UAV path planning system based on ant colony algorithm.

3 Field Experiment

The field experiment of the system is mainly divided into three parts. The first parts is the calibration of the binocular camera, then the second part are construction and deployment of the UAV path planning system and sensor components, which implement the two main modes: including that drone props flying around space and interact with actors’ actions, and the third part is the physical interaction between the experimenter and the drone props. Here are some of our system experiments pictures.

First, the deployment of the UAV terminal control system and sensor system are designed by the authors. This work is the basis for the debugging of experimental hardware systems.

The Fig. 5 shows photos of an experiencer interacting with a drone with a balloon prop. The system detects the coordinates of the change of the hands of the experiencer and adjusts the drone to its corresponding coordinates in real time. The effect is that the experiencer can push the balloon to fly and realize the physical interaction between both.

Fig. 5.
figure 5

Experiments in which researchers interact with physical items.
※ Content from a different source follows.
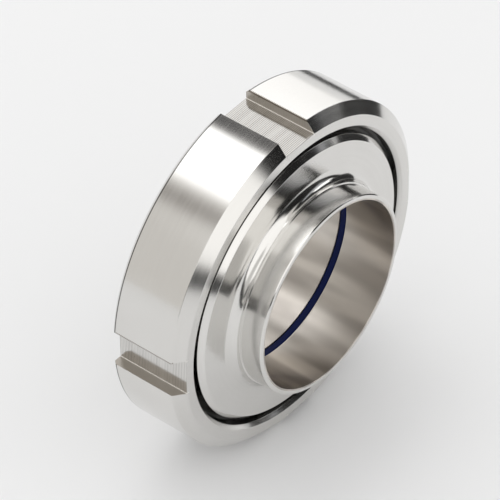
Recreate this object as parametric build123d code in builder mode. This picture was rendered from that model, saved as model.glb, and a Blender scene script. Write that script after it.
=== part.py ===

After joint debugging, it is confirmed that the system can achieve dynamic interaction between entities within a certain range, but the time response still has certain limitations. The authors are prepared to solve this problem with a faster algorithm in the next work.

4 Result

This paper develops a mixed reality system for scene interaction between actors and solid props in the stage performance field. The implementation of the experiment combines multiple techniques of multi-point positioning, computer vision, drone control, and path planning. Through the previous technical details and field experiments, authors finally realized the scene of the drone props flying around the stage space and interacting with the actors according to the set mode. These implementations have greatly overcome some of the limitations of special effects in traditional stage performances and enhance the immersion of the audience. It has great potential for future business deployment.